- **Provided data**:
==========
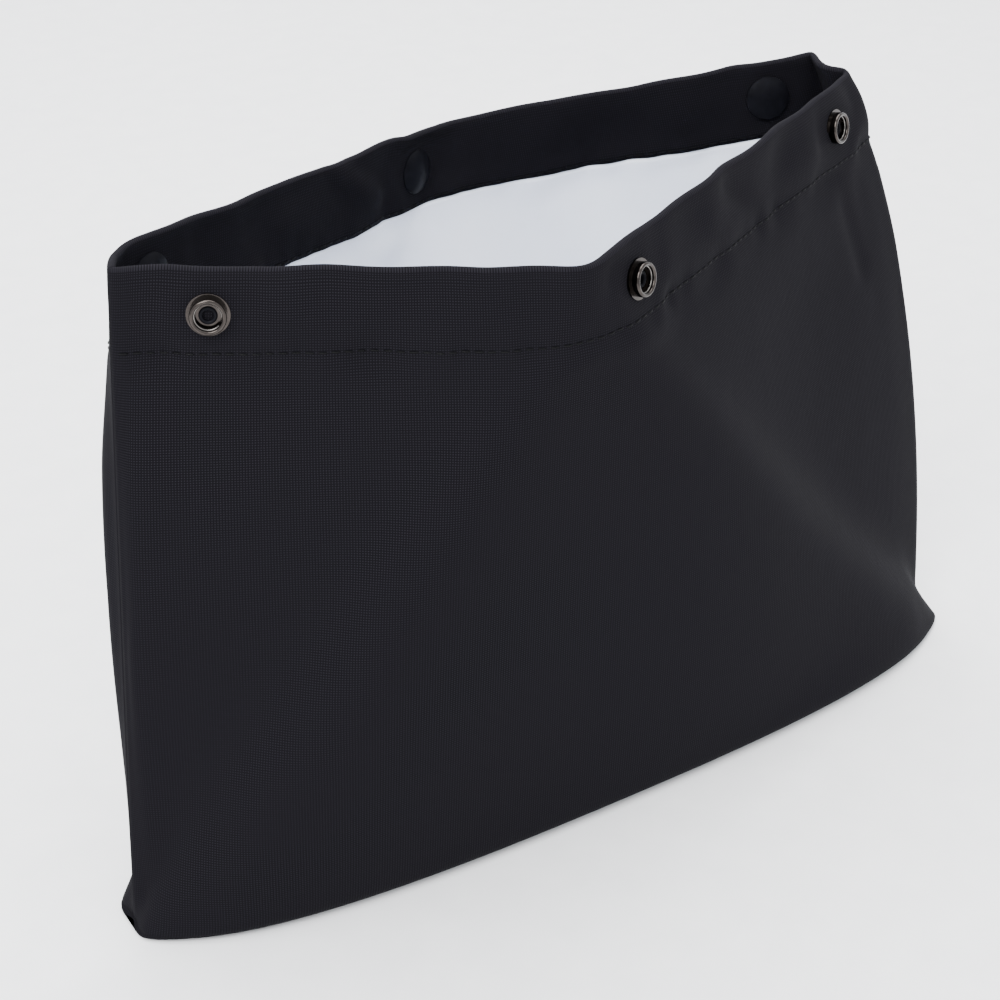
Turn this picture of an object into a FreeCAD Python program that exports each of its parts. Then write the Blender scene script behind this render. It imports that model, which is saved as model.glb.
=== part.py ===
"""Stand-up changing pouch with a snap-fastener mouth.

Frame: origin at the centre of the bottom, on the ground. +X to the right along the pouch,
+Y to the back, +Z up. The mouth stands open; millimetres throughout.

Each wall of cloth folds along creases that run from its bottom corners to its rim, so it is built as
zones: a middle zone that hinges on the bottom, a left and a right zone that hinge on its creases, and
narrow end zones that turn in towards the side seams. The zones beside the middle carry the hem facing,
its stitching and the snap fasteners.
"""
import FreeCAD, Part
import math
import os

Vector = FreeCAD.Vector

# Driving dimensions -------------------------------------------------------------------------------
HALF_LENGTH = 168.0                         # bottom corner to centre, along X
BOTTOM_DEPTH = 36.0                         # centre line to the bulging edge of the bottom
CORNER_DEPTH = 2.0                          # centre line to either wall, at the ends of the pouch
HINGE_HEIGHT = 2.0                          # the walls start this far above the ground

LEFT_SEAM = Vector(-147.0, 13.0, 222.0)     # rim points: the side seams
RIGHT_SEAM = Vector(127.0, 35.0, 222.0)
FRONT_APEX = Vector(-28.0, -48.0, 217.0)    # where each rim folds in the middle
BACK_APEX = Vector(9.0, 95.0, 206.0)
FRONT_RIGHT_TURN = Vector(124.0, 21.0, 222.0)    # where the rim turns in towards a seam
BACK_RIGHT_TURN = Vector(126.0, 49.0, 222.0)
BACK_LEFT_TURN = Vector(-134.0, 29.0, 222.0)

SHELL_THICKNESS = 0.8
LINING_THICKNESS = 0.5
FACING_THICKNESS = 0.8
HEM_DEPTH = 26.0                            # rim to the lower edge of the facing
STITCH_DEPTH = 24.0                         # rim to the row of top-stitching
STITCH_WIDTH = 0.5
STITCH_HEIGHT = 0.25
FOLD_GAP = 0.8                              # left free on each side of a crease
TURN_GAP = 1.4                              # the same at the sharper turns beside the end zones
SEAM_GAP = 2.0                              # left free on each side of a side seam
RIM_FOLD_LENGTH = 5.0                       # how far the middle zone stays below the folded rim
FOOT_GAP = 3.2                              # the same beside the bottom corners, where creases meet
BOTTOM_LINING_INSET = 2.0                   # keeps the bottom's lining clear of the walls
OVERRUN = 1.0                               # how far a cutting outline passes the cloth it cuts

SNAP_INSET = 27.0                           # side edge to the centre of an outer snap
SNAP_DEPTH = 12.5                           # rim to the centre of a snap
CAP_RADIUS = 7.5
CAP_RIM = 0.5
CAP_DOME = 1.8
POST_RADIUS = 2.3
POST_BORE = 1.5
POST_CLEARANCE = 0.1                        # between the post and its hole in the cloth
POST_ROLL_RADIUS = 2.7
SOCKET_RADIUS = 6.25
SOCKET_DRUM_RADIUS = 5.3
SOCKET_HEIGHT = 3.5
SOCKET_BRIM = 0.7
SOCKET_FLOOR = 0.9
SOCKET_MOUTH_RADIUS = 4.0
GROOVE_HEIGHT = 0.9
GROOVE_DEPTH = 0.35
SPRING_WIRE = 0.35
SPRING_OPENING = 40.0                       # degrees left open in the split ring

FRONT, BACK = -1, 1
CENTRE = Vector(0, 15.0, 100.0)              # a point well inside the pouch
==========
- **Given instruction**: Copy all the lines, exactly.

- **Exercise solution**:
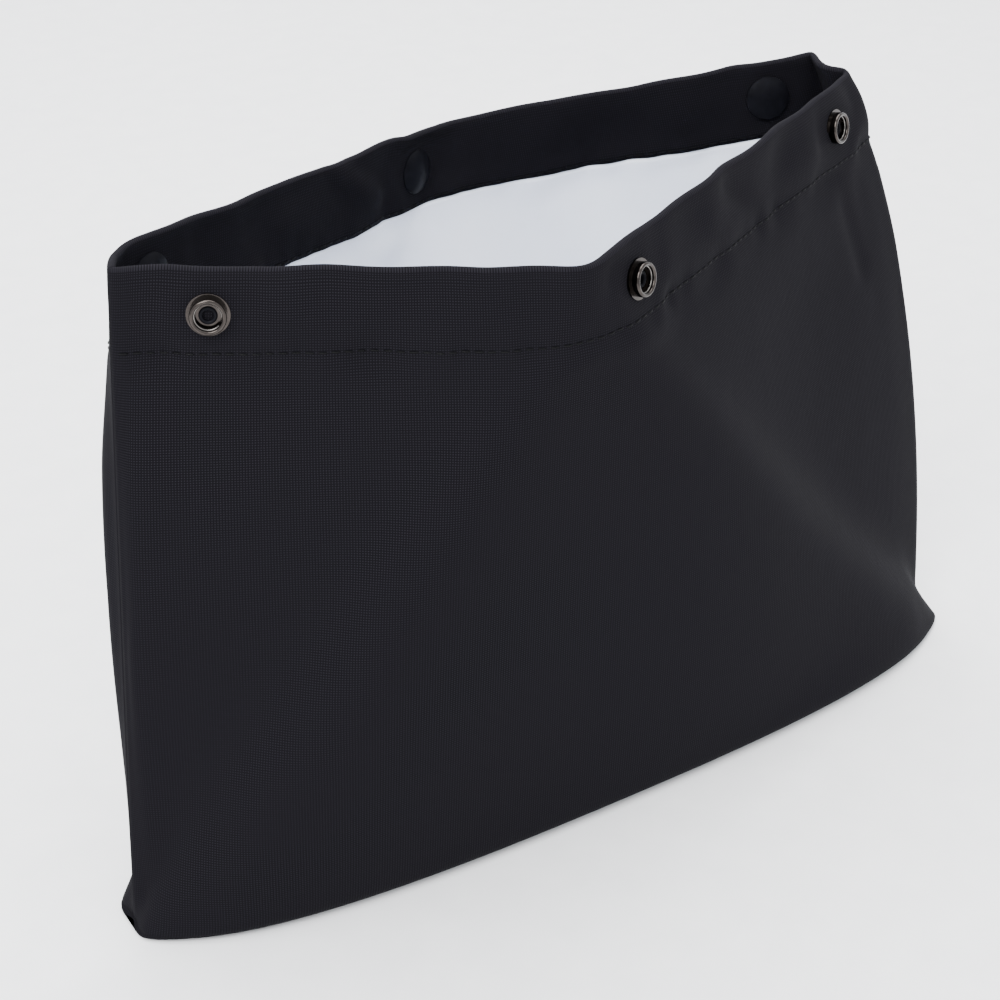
Turn this picture of an object into a FreeCAD Python program that exports each of its parts. Then write the Blender scene script behind this render. It imports that model, which is saved as model.glb.
=== part.py ===
"""Stand-up changing pouch with a snap-fastener mouth.

Frame: origin at the centre of the bottom, on the ground. +X to the right along the pouch,
+Y to the back, +Z up. The mouth stands open; millimetres throughout.

Each wall of cloth folds along creases that run from its bottom corners to its rim, so it is built as
zones: a middle zone that hinges on the bottom, a left and a right zone that hinge on its creases, and
narrow end zones that turn in towards the side seams. The zones beside the middle carry the hem facing,
its stitching and the snap fasteners.
"""
import FreeCAD, Part
import math
import os

Vector = FreeCAD.Vector

# Driving dimensions -------------------------------------------------------------------------------
HALF_LENGTH = 168.0                         # bottom corner to centre, along X
BOTTOM_DEPTH = 36.0                         # centre line to the bulging edge of the bottom
CORNER_DEPTH = 2.0                          # centre line to either wall, at the ends of the pouch
HINGE_HEIGHT = 2.0                          # the walls start this far above the ground

LEFT_SEAM = Vector(-147.0, 13.0, 222.0)     # rim points: the side seams
RIGHT_SEAM = Vector(127.0, 35.0, 222.0)
FRONT_APEX = Vector(-28.0, -48.0, 217.0)    # where each rim folds in the middle
BACK_APEX = Vector(9.0, 95.0, 206.0)
FRONT_RIGHT_TURN = Vector(124.0, 21.0, 222.0)    # where the rim turns in towards a seam
BACK_RIGHT_TURN = Vector(126.0, 49.0, 222.0)
BACK_LEFT_TURN = Vector(-134.0, 29.0, 222.0)

SHELL_THICKNESS = 0.8
LINING_THICKNESS = 0.5
FACING_THICKNESS = 0.8
HEM_DEPTH = 26.0                            # rim to the lower edge of the facing
STITCH_DEPTH = 24.0                         # rim to the row of top-stitching
STITCH_WIDTH = 0.5
STITCH_HEIGHT = 0.25
FOLD_GAP = 0.8                              # left free on each side of a crease
TURN_GAP = 1.4                              # the same at the sharper turns beside the end zones
SEAM_GAP = 2.0                              # left free on each side of a side seam
RIM_FOLD_LENGTH = 5.0                       # how far the middle zone stays below the folded rim
FOOT_GAP = 3.2                              # the same beside the bottom corners, where creases meet
BOTTOM_LINING_INSET = 2.0                   # keeps the bottom's lining clear of the walls
OVERRUN = 1.0                               # how far a cutting outline passes the cloth it cuts

SNAP_INSET = 27.0                           # side edge to the centre of an outer snap
SNAP_DEPTH = 12.5                           # rim to the centre of a snap
CAP_RADIUS = 7.5
CAP_RIM = 0.5
CAP_DOME = 1.8
POST_RADIUS = 2.3
POST_BORE = 1.5
POST_CLEARANCE = 0.1                        # between the post and its hole in the cloth
POST_ROLL_RADIUS = 2.7
SOCKET_RADIUS = 6.25
SOCKET_DRUM_RADIUS = 5.3
SOCKET_HEIGHT = 3.5
SOCKET_BRIM = 0.7
SOCKET_FLOOR = 0.9
SOCKET_MOUTH_RADIUS = 4.0
GROOVE_HEIGHT = 0.9
GROOVE_DEPTH = 0.35
SPRING_WIRE = 0.35
SPRING_OPENING = 40.0                       # degrees left open in the split ring

FRONT, BACK = -1, 1
CENTRE = Vector(0, 15.0, 100.0)              # a point well inside the pouch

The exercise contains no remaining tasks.